There, she meets an eccentric young boy with a cat, a pair of elderly out of work actresses (who are heavily implied to have made their living in pornography, or at least a raunchier shade of burlesque), and a Russian man training a band of mice to perform circus tricks.

She also discovers a small door behind the wallpaper of a room, though, and by night passes through it. There she finds another world, magical and bright and cheerful and perfect in all the ways that her own world isn't, with an Other Mother and Other Father totally committed to fulfilling her desires.

Also, everyone has buttons for eyes, and even though I knew it was coming it made me squirm. 

Argh.

Things take a sinister turn, though, when the Other Mother offers to let Coraline stay in the other world forever, and she is drawn into a surreal, savage game.

I'm going to talk about the technical elements first, because it's an incredibly feat of technical work. Stop motion animation is always impressive: It's one of those amazing things that only becomes more remarkable the more you learn about it. It's used to great effect here, with the landscapes and characters being fluid, expressive, and striking. I don't think there's ever a shot or a sequence that isn't visually stunning in one way or another, and the – I suppose you'd call it the 'real' feeling of stop-motion makes every piece of disturbing imagery more creepy and off-putting, in a way that hand-drawn animation or CGI just wouldn't be able to reproduce.

There's an excellent soundtrack, too, and the voice acting – grew on me. I'll be completely honest, the first time Coraline opened her mouth and started talking, I groaned internally, not because I thought that Dakota Fanning wasn't playing her well, or because there was anything particularly grating or unpleasant about her voice, but simply because it followed a five minute period in which nobody talked and the film stood on only its visuals and music. It's like when you're reading an Alan Moore comic, which are famous for their sparsity of dialogue, and somebody talks for the first time: The text might be finely written, but you can't help but feel disappointed that the silence has been broken. 

The arrival of Dawn French's character helped.

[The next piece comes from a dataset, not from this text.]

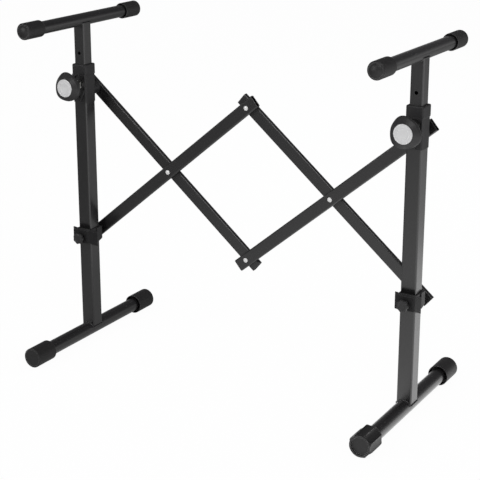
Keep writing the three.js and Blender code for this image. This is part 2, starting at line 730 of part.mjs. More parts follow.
const slider = (side, x, barY) =>
  group(
    x,
    LOWER_PIVOT_Z,
    mesh(`${side}_slider_body`, sliderBody(), plastic),
    mesh(`${side}_slider_yoke`, sliderYoke(), paint),
    mesh(`${side}_slider_nut`, sliderNut(), zinc),
    mesh(`${side}_lower_stud`, stud(SLIDER_BACK_Y - SPIGOT_DEPTH, SLIDER_BACK_Y + GAP, barY), zinc),
    mesh(`${side}_lower_stud_nut`, studNut(barY), zinc),
    mesh(`${side}_slider_knob`, sliderKnob(), plastic),
    mesh(`${side}_slider_screw`, sliderScrew(), zinc),
  );

function placedBar(name, x, frontY, slope) {
  const piece = mesh(name, bar(frontY), paint);
  piece.position.set(x, 0, (UPPER_PIVOT_Z + LOWER_PIVOT_Z) / 2);
  piece.rotation.y = slope;
  return piece;
}

const crossing = (name, x, z) =>
  group(x, z, mesh(`${name}_rivet`, rivet(), zinc), mesh(`${name}_washer`, washer(), plastic));

const levelling = mesh("right_level_cap", levelCap(), rubber);
const plainCap = mesh("left_foot_cap_front", footCap(), rubber);
const middleZ = (UPPER_PIVOT_Z + LOWER_PIVOT_Z) / 2;

const stand = new THREE.Group();
stand.add(
  leg("left", -HALF_SPACING, BACK_BAR_Y, plainCap),
  leg("right", HALF_SPACING, FRONT_BAR_Y, levelling),
  support("left", -HALF_SPACING),
  support("right", HALF_SPACING),
  clamp("left", -HALF_SPACING, LEFT_KNOB_TURN),
  clamp("right", HALF_SPACING, RIGHT_KNOB_TURN),
  slider("left", -HALF_SPACING, FRONT_BAR_Y),
  slider("right", HALF_SPACING, BACK_BAR_Y),
  placedBar("bar_left_falling", -HALF_SPACING / 2, BACK_BAR_Y, SCISSOR_ANGLE),
  placedBar("bar_left_rising", -HALF_SPACING / 2, FRONT_BAR_Y, -SCISSOR_ANGLE),
  placedBar("bar_right_falling", HALF_SPACING / 2, BACK_BAR_Y, SCISSOR_ANGLE),
  placedBar("bar_right_rising", HALF_SPACING / 2, FRONT_BAR_Y, -SCISSOR_ANGLE),
  crossing("left_crossing", -HALF_SPACING / 2, middleZ),
  crossing("right_crossing", HALF_SPACING / 2, middleZ),
  crossing("top_centre", 0, UPPER_PIVOT_Z),
  crossing("bottom_centre", 0, LOWER_PIVOT_Z),
);

export default stand;
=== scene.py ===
# Folding keyboard stand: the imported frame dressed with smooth, finished pieces.
# Shapes are worked out in millimetres and written to meshes in metres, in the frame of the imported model:
# +Z up, +X towards the right leg, front towards -Y, origin on the floor in the middle.
from math import atan2, cos, pi, radians, sin, sqrt, tan

import bmesh
import bpy
from mathutils import Matrix, Vector


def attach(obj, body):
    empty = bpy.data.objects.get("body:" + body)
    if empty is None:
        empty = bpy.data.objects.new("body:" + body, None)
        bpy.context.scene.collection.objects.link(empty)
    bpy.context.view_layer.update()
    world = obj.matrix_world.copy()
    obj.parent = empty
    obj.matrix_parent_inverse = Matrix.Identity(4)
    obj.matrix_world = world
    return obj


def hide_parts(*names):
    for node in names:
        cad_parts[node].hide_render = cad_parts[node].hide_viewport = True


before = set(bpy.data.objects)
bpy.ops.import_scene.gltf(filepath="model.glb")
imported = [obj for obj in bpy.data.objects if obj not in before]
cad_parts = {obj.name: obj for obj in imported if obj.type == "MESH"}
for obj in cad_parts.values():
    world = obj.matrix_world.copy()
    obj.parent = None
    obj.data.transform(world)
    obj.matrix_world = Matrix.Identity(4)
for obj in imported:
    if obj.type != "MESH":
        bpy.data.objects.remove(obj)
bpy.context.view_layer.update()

MM = 0.001
scene = bpy.context.scene

# ---------------------------------------------------------------- sizes, as in the CAD source where it has them
GAP = 0.3
SCISSOR_ANGLE = radians(40)
BAR_PITCH = 480.0
HALF_SPACING = BAR_PITCH * cos(SCISSOR_ANGLE)
UPPER_PIVOT_Z = 538.0
LOWER_PIVOT_Z = UPPER_PIVOT_Z - BAR_PITCH * sin(SCISSOR_ANGLE)
MIDDLE_Z = (UPPER_PIVOT_Z + LOWER_PIVOT_Z) / 2
SUPPORT_AXIS_Z = 683.0
CLAMP_AXIS_Z = 553.0
FOOT_AXIS_Z = 20.25

FOOT_REACH = 200.0
FOOT_TUBE_R = 14.5
FOOT_CAP_R = 20.25
FOOT_CAP_LENGTH = 52.0
LEVEL_CAP_LIFT = 1.5
LEVEL_CAP_SIDES = 8
FLUTE_DEPTH = 1.5

UPRIGHT_W = 30.0
UPRIGHT_WALL = 2.0
UPRIGHT_CORNER = 3.0
UPRIGHT_TOP_Z = 590.0
UPRIGHT_FOOT_Z = FOOT_AXIS_Z + 6.0
COLLAR_TOP_Z = 593.3
BAND_BOTTOM_Z = 572.3
SKIRT_BOTTOM_Z = 515.3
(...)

I got over it. All of the voice acting is good, some of it – like Teri Hatcher's performance as the Other Mother and John Hodgson's performance as the Other Father – is superb. The dialogue writing is certainly the weakest part of this film, but that doesn't make it at all bad: It's the weakest because everything around it is so strong. Even then, it has its moments where it really shines.

It didn't take me too long to see what Gaiman meant, either. I wish I had a child nearby to get their opinion on it, but I can see how it might play out as an adventure for them: A girl travels to a magical world, and while things go horribly wrong, there's still a sense of wonder to it all, and she has an ally in the form of the unnamed cat, so she's never completely on her own. 

Although close enough, often.

At the same time, though, that's not what I took away from it. The Other World made me nauseous, especially the scenes where the Other Mother was exerting her control over its residents, either subtly – by miming at a boy she 'fixed' to not be able to speak that he should smile – or overtly, by having a piano with hands forcibly gag and choke the Other Father. She is controlling, absolutely, even when she's not around, and as the world starts to unravel it becomes clear just how controlling she is: In small ways, in cosmically vast ways, aggressively, passively, with anger, with guilt, with cajoling – and through it all, she insists that she loves the people she's controlling. She claims it's their fault, and that they're forcing her to do this, because they're ungrateful, and because she just needs their love, and they should accept her like that.

It's chilling, because for all that she is a fantastical, demonic creature with buttons for eyes, she's also a very real portrayal of an abusive parent. She'll be nice one second and cruel the next. She'll be smothering. She'll isolate Coraline. She'll insist that she loves Coraline, that Coraline should love her, and get angry when that affection isn't returned. While Coraline's actual parents are imperfect people, the Other Mother is both a literal and figurative monster. 

Argh.

So of course she's going to be horrifying. As adults, we have the experience and grounding to recognise that kind of abusive behaviour when we see it, and what might just be a monster for children takes on a far more sinister meaning. Also, body horror. The film is chock-a-ful with body horror.

I'll probably try to read the book at some point, and in the meantime be baffled that this film didn't do better. I only heard about it literally last week (it's been out since 2009), and the film, while it didn't do badly in cinemas by any means, also didn't do astoundingly well, despite receiving near-universal critical acclaim and ten awards, including a BAFTA.

People should watch this. Usually I just say 'hey, check this out', but I'm going to be a little more forceful this time: It's ninety minutes long, pretty short for a film, and an excellently realised piece of horror-fantasy fiction. 

Argh.

Also, buttons for eyes.

This is the first time my title card has been less horrifying than the actual faces included in the thing I'm reviewing.